_Problem statement_: Gather every line below where "with" appears.

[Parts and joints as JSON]

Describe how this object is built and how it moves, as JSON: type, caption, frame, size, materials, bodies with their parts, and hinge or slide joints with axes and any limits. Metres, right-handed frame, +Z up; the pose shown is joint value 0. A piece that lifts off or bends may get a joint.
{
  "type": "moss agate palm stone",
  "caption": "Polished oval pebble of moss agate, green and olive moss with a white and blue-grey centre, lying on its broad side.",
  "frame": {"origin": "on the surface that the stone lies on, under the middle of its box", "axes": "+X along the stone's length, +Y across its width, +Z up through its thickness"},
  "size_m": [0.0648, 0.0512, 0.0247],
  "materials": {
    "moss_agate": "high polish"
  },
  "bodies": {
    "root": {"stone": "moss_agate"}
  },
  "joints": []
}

* * *

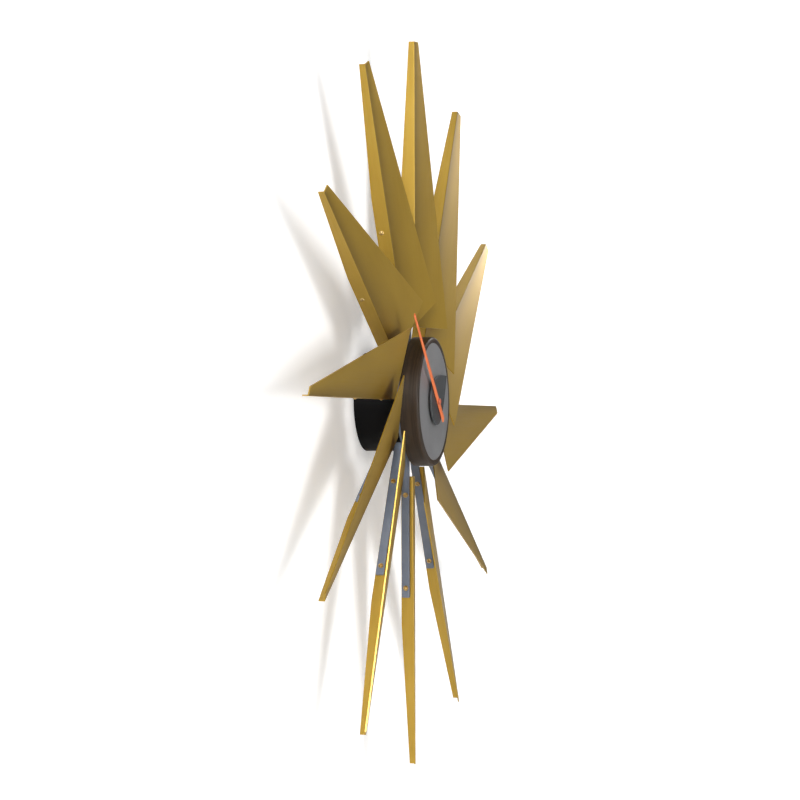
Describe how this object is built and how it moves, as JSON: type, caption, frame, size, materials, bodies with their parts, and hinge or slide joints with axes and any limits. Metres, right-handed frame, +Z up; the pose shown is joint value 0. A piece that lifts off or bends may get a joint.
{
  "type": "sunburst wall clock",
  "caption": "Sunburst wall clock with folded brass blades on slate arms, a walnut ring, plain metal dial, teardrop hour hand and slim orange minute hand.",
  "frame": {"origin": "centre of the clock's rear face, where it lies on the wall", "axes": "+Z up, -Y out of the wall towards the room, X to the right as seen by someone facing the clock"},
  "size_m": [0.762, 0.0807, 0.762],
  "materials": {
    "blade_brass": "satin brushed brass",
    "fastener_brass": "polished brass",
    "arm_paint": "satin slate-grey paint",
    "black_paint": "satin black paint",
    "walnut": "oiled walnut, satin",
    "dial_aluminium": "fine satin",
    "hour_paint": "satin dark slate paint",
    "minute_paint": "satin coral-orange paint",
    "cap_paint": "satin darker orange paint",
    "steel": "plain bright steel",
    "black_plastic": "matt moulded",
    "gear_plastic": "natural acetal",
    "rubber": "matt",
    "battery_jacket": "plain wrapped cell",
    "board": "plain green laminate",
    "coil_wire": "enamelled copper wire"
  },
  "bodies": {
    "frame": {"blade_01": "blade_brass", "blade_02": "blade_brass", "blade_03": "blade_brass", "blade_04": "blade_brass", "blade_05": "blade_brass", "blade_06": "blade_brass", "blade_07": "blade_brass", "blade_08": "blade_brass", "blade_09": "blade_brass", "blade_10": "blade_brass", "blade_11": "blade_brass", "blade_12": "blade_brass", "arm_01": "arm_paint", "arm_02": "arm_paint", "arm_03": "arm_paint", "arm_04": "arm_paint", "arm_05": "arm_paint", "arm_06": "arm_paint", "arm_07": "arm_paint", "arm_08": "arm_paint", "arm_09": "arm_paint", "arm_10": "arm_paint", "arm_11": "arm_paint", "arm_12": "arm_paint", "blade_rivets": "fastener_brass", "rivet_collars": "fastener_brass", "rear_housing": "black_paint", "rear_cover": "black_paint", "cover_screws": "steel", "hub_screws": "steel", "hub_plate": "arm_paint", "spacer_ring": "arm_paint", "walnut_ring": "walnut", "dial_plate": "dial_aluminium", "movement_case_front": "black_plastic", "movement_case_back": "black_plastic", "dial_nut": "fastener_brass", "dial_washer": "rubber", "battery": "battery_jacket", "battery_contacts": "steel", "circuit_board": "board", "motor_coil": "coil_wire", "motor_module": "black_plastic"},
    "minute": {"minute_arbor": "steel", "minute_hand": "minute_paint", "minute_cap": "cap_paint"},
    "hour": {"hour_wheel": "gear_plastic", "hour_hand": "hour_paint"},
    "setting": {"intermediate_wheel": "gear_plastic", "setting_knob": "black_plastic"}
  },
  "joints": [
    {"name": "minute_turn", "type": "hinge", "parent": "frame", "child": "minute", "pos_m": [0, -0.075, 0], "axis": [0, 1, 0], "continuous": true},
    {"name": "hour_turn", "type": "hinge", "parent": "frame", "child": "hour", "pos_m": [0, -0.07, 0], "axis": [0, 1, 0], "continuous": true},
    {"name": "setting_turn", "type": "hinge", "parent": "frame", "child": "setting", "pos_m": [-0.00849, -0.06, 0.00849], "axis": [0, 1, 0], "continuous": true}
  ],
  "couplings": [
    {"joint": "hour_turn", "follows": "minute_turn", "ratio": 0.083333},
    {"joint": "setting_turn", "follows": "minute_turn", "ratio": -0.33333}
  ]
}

* * *

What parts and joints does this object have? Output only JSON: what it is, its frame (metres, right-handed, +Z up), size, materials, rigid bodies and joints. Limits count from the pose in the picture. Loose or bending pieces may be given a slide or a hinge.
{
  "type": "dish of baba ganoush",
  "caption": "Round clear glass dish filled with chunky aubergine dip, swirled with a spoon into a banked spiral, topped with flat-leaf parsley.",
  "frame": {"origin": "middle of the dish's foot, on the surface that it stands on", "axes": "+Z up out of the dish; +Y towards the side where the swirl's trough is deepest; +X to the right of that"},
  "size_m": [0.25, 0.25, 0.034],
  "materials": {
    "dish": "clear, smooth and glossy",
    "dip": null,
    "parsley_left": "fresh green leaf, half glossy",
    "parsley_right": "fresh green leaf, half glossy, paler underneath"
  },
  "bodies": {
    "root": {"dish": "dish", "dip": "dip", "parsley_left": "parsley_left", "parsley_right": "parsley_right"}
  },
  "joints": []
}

_Exercise answer_:
Describe how this object is built and how it moves, as JSON: type, caption, frame, size, materials, bodies with their parts, and hinge or slide joints with axes and any limits. Metres, right-handed frame, +Z up; the pose shown is joint value 0. A piece that lifts off or bends may get a joint.
  "caption": "Polished oval pebble of moss agate, green and olive moss with a white and blue-grey centre, lying on its broad side.",
Describe how this object is built and how it moves, as JSON: type, caption, frame, size, materials, bodies with their parts, and hinge or slide joints with axes and any limits. Metres, right-handed frame, +Z up; the pose shown is joint value 0. A piece that lifts off or bends may get a joint.
  "caption": "Sunburst wall clock with folded brass blades on slate arms, a walnut ring, plain metal dial, teardrop hour hand and slim orange minute hand.",
  "caption": "Round clear glass dish filled with chunky aubergine dip, swirled with a spoon into a banked spiral, topped with flat-leaf parsley.",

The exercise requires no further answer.